Set problem:
Exactly repeat the full listing that follows.

Data segment:
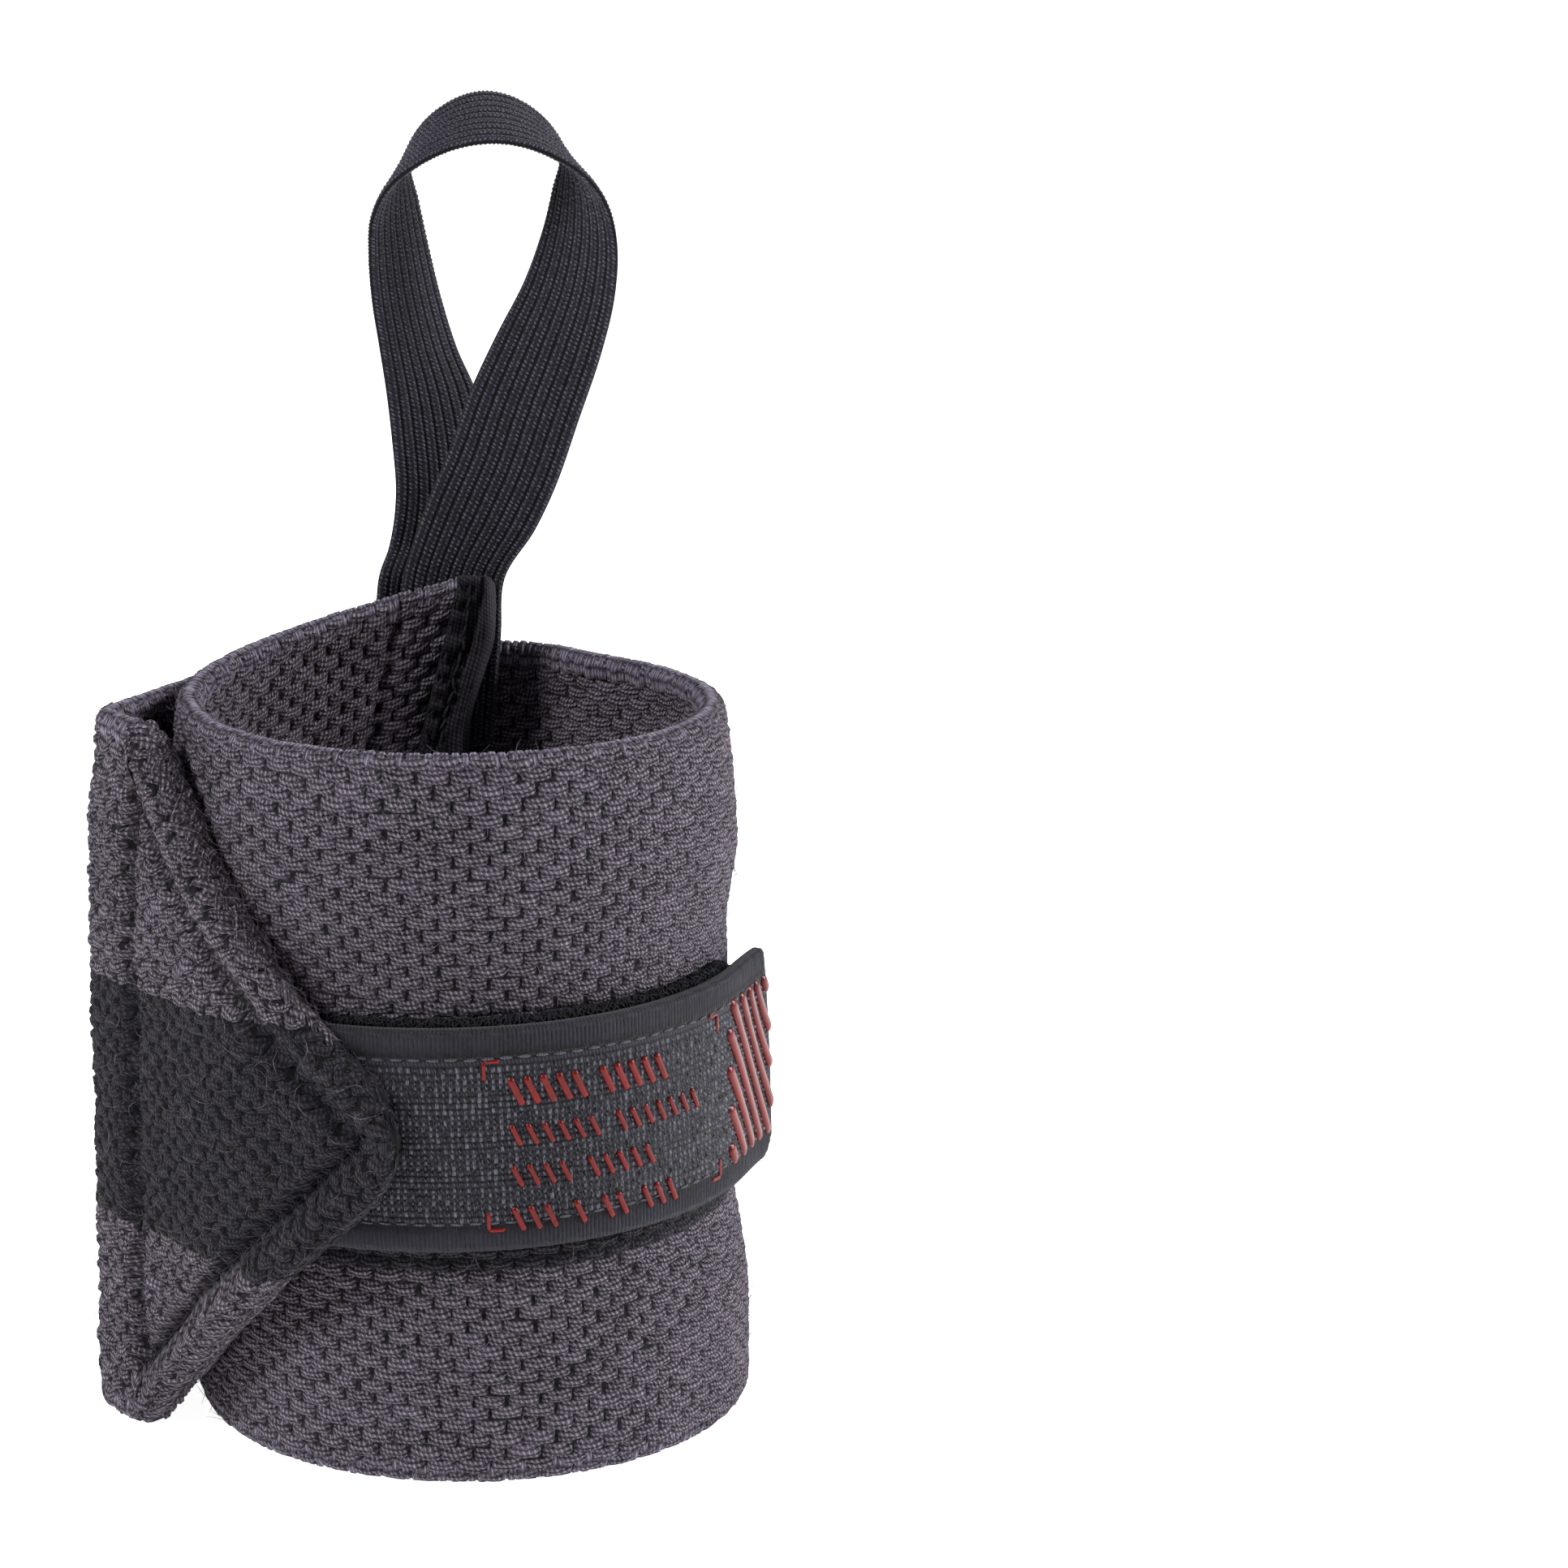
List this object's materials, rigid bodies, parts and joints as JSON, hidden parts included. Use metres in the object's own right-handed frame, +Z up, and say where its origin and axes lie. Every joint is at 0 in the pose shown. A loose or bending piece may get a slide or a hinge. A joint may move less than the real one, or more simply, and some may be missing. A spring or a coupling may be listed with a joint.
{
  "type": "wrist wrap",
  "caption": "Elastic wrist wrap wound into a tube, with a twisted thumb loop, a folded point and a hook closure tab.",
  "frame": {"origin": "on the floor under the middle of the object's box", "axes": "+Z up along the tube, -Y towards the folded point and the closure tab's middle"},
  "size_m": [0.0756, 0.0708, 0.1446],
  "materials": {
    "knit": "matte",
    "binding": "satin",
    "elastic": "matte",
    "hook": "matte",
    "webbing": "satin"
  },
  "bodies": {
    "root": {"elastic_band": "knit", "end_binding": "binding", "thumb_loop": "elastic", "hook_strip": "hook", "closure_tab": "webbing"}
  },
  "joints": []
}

Final result:
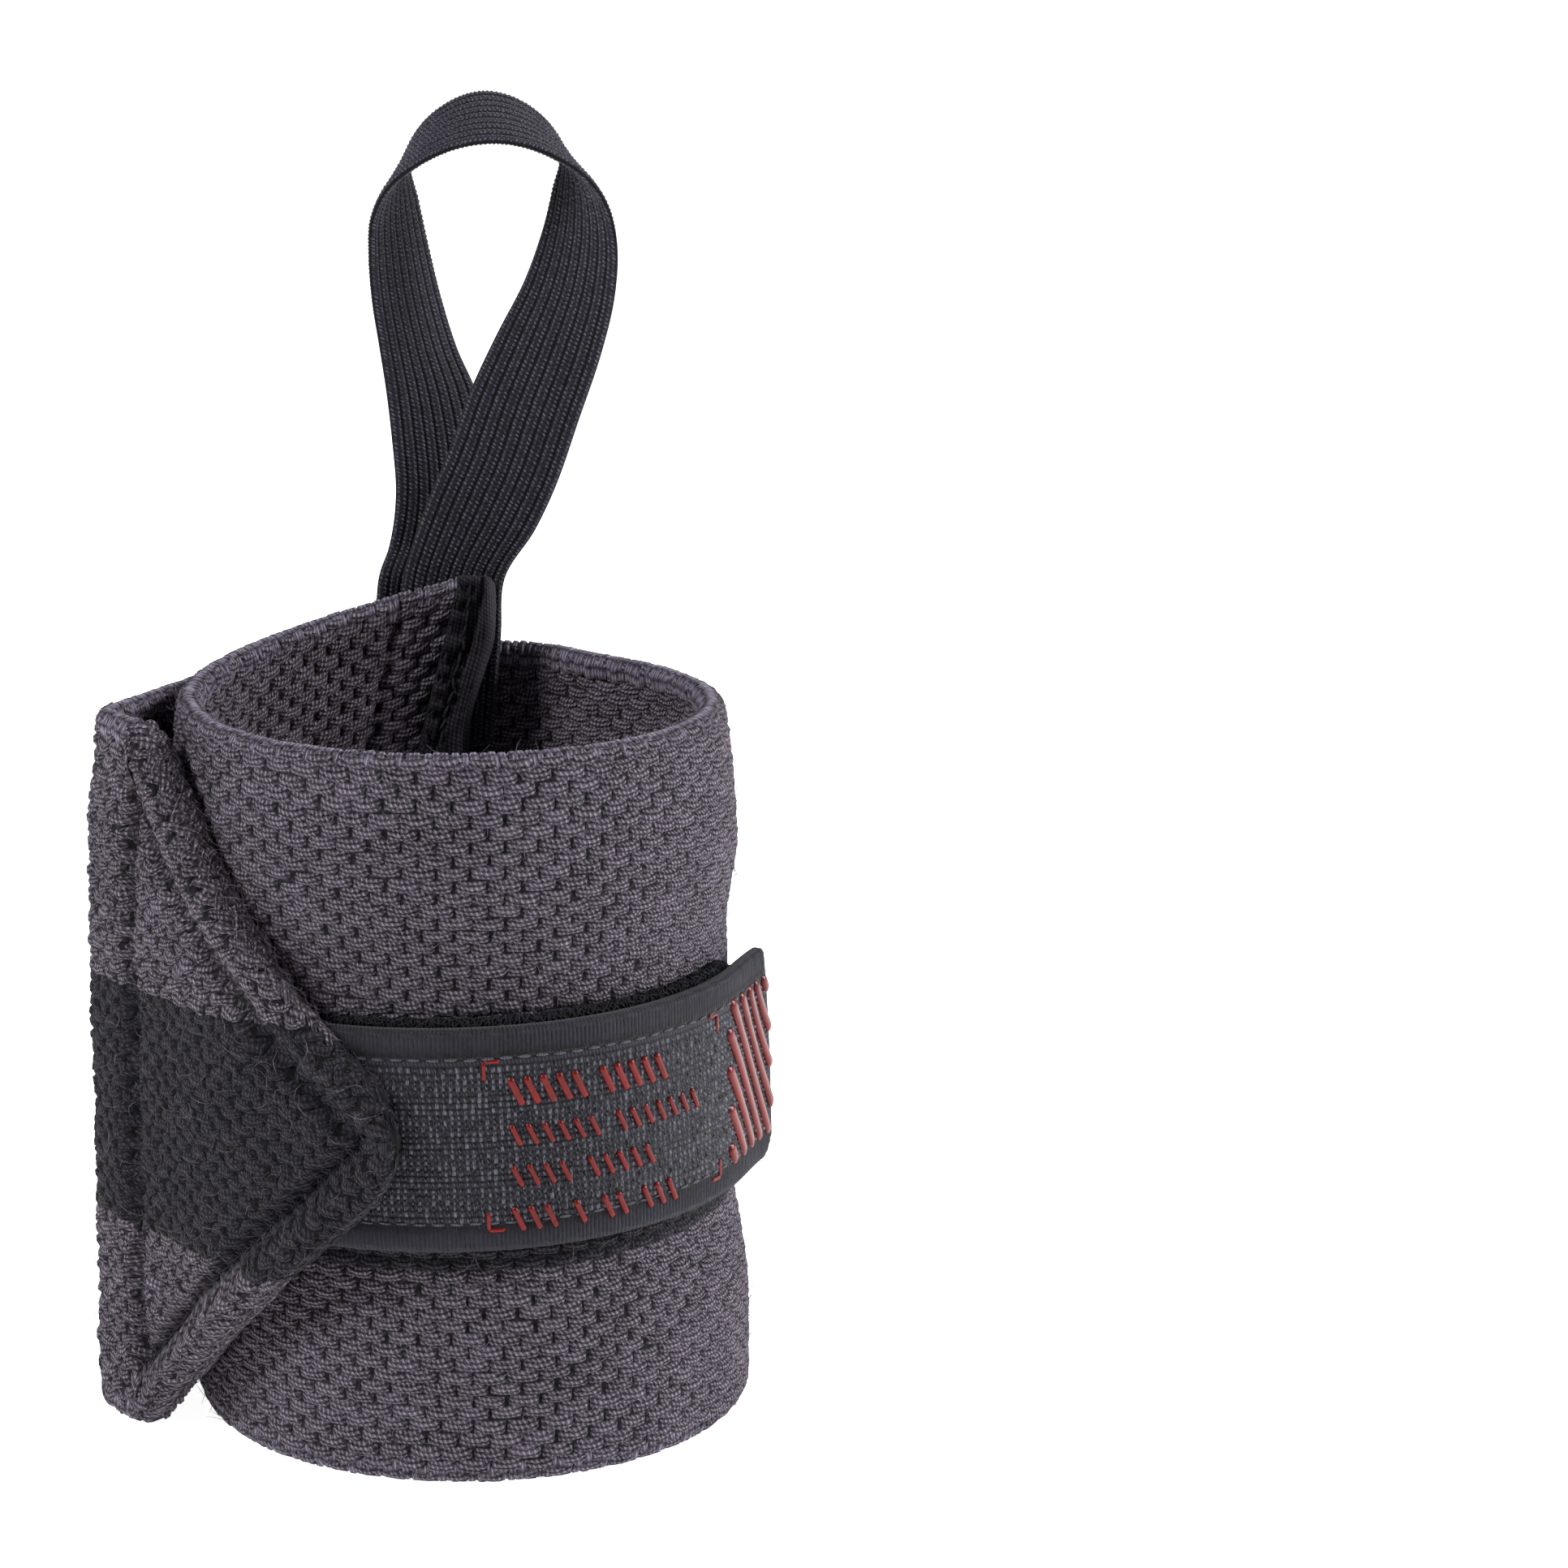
List this object's materials, rigid bodies, parts and joints as JSON, hidden parts included. Use metres in the object's own right-handed frame, +Z up, and say where its origin and axes lie. Every joint is at 0 in the pose shown. A loose or bending piece may get a slide or a hinge. A joint may move less than the real one, or more simply, and some may be missing. A spring or a coupling may be listed with a joint.
{
  "type": "wrist wrap",
  "caption": "Elastic wrist wrap wound into a tube, with a twisted thumb loop, a folded point and a hook closure tab.",
  "frame": {"origin": "on the floor under the middle of the object's box", "axes": "+Z up along the tube, -Y towards the folded point and the closure tab's middle"},
  "size_m": [0.0756, 0.0708, 0.1446],
  "materials": {
    "knit": "matte",
    "binding": "satin",
    "elastic": "matte",
    "hook": "matte",
    "webbing": "satin"
  },
  "bodies": {
    "root": {"elastic_band": "knit", "end_binding": "binding", "thumb_loop": "elastic", "hook_strip": "hook", "closure_tab": "webbing"}
  },
  "joints": []
}